Symington served in the Senate until his resignation on 27th December, 1976. He lived in New Canaan, Connecticut until his death on 14th December, 1988.

Primary Sources

(1) Katharine Graham, Personal History (1997)

Phil and I flew to California early, five days before the Democratic Convention was to open on July 11. I was already committed to Kennedy. Phil remained loyal to Johnson until he lost the bid for the nomination, but he was entirely realistic, and he, too, admired JFK...

Phil called on Bobby Kennedy and got from him confidential figures on his brother's strength, numbers that showed JFK very close to the number of votes needed to win the nomination close enough so that the Pennsylvania delegation, or a big chunk of it, could put him over. On Monday, Pennsylvania caucused and announced that the state delegation would give sixty-four of its eighty-one votes to Kennedy, which made Phil and the Post reporters write that it would be Kennedy on the first ballot.

At that point, Phil got together with Joe Alsop to discuss the merits of Lyndon Johnson as Kennedy's running mate. Joe persuaded Phil to accompany him to urge Kennedy to offer the vice-presidency to Johnson. Joe had all the secret passwords, and the two men got through to Evelyn Lincoln, Kennedy's secretary, in a room next to his dreary double bedroom and living room. They took a seat on one of the beds and nervously talked out who would say what, while they observed what Joe termed "the antechambers of history." Joe decided he would introduce the subject and Phil should make the pitch.

When they were then taken to the living room to see JFK, Joe opened with, "We've come to talk to you about the vice-presidency. Something may happen to you, and Symington is far too shallow a puddle for the United States to dive into. Furthermore, what are you going to do about Lyndon Johnson? He's much too big a man to leave up in the Senate." Then Phil spoke "shrewdly and eloquently," according to Joe - pointing out all the obvious things that Johnson could add to the ticket and noting that not having Johnson on the ticket would certainly be trouble.

Kennedy immediately agreed, "so immediately as to leave me doubting the easy triumph," Phil noted in a memo afterwards. "So I restated the matter urging him not to count on Johnson's turning it down, but to offer the VPship so persuasively as to win Johnson over." Kennedy was decisive in saying that was his intention, pointing out that Johnson could help not only in the South but elsewhere in the country.

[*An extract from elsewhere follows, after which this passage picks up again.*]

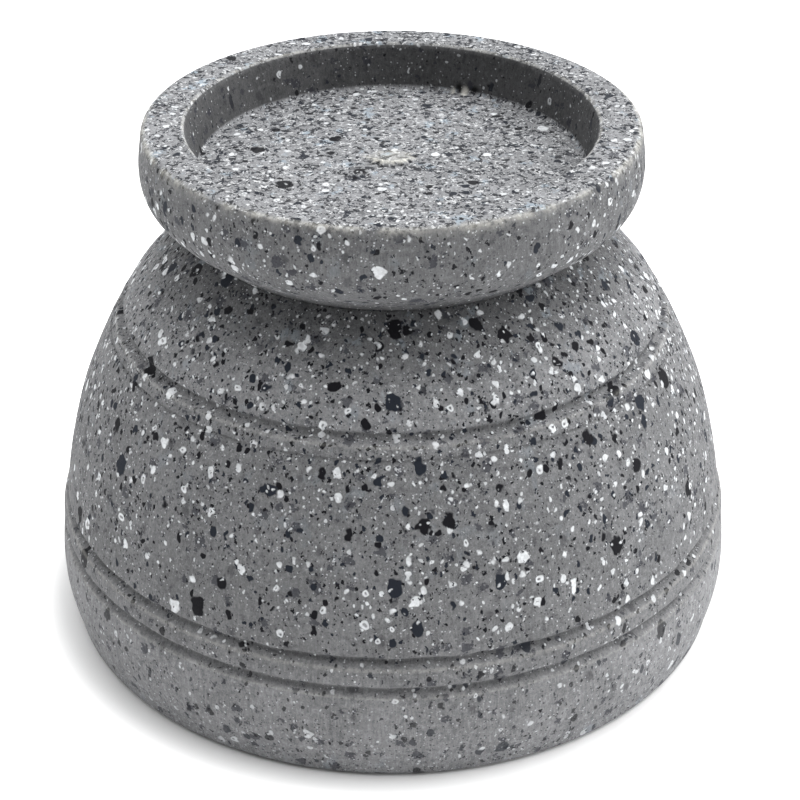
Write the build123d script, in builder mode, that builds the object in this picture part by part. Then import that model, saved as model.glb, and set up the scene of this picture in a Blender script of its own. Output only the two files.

Phil told the Post's reporters they could write that "the word in L.A. is that Kennedy will offer the Vice-Presidency to Lyndon Johnson."

(2) Pierre Salinger, With Kennedy (1966)

Following the nomination and selection of Johnson as the vice-presidential candidate Thursday night, I returned to the office and was immediately called by a number of newspaper men who were checking on a story by John S. Knight, publisher of the Knight Newspapers, which purported that Johnson had forced Kennedy to select him as the vice-presidential candidate.

Earlier that day I had gone to Bob Kennedy's room which was across from mine in the Biltmore Hotel. Ken O'Donnell was there and after I came in they were discussing the possibilities for Vice President. Bob Kennedy asked me to compute the number of electoral votes in New England and in the "solid South." I asked him if he was seriously thinking of Johnson and he said he was. He said Senator Kennedy was going over to see Johnson at 10 a.m. Ken O'Donnell violently protested about Johnson's being on the ticket and I joined Ken in this argument. Both of us felt that Senator Stuart Symington would make a better candidate but Senator Johnson seemed to be on Bob's mind. I remembered all of this later that night when I saw the news report about Johnson forcing himself on the ticket.

I called Bob Kennedy that night to check the Knight story. Bob said it was absolutely untrue. From my conversation with him, however, I gathered that the selection of Johnson had not been accomplished in the manner that the papers had reported it had. I got the distinct feeling that, at best, Senator Kennedy had been surprised when he asked Senator Johnson to run for Vice-President and Johnson accepted...

A day or two after the convention, I asked JFK for the answer to that question. He gave me many of the facts of the foregoing memo, then suddenly stopped and said: "The whole story will never be known. And it's just as well that it won't be."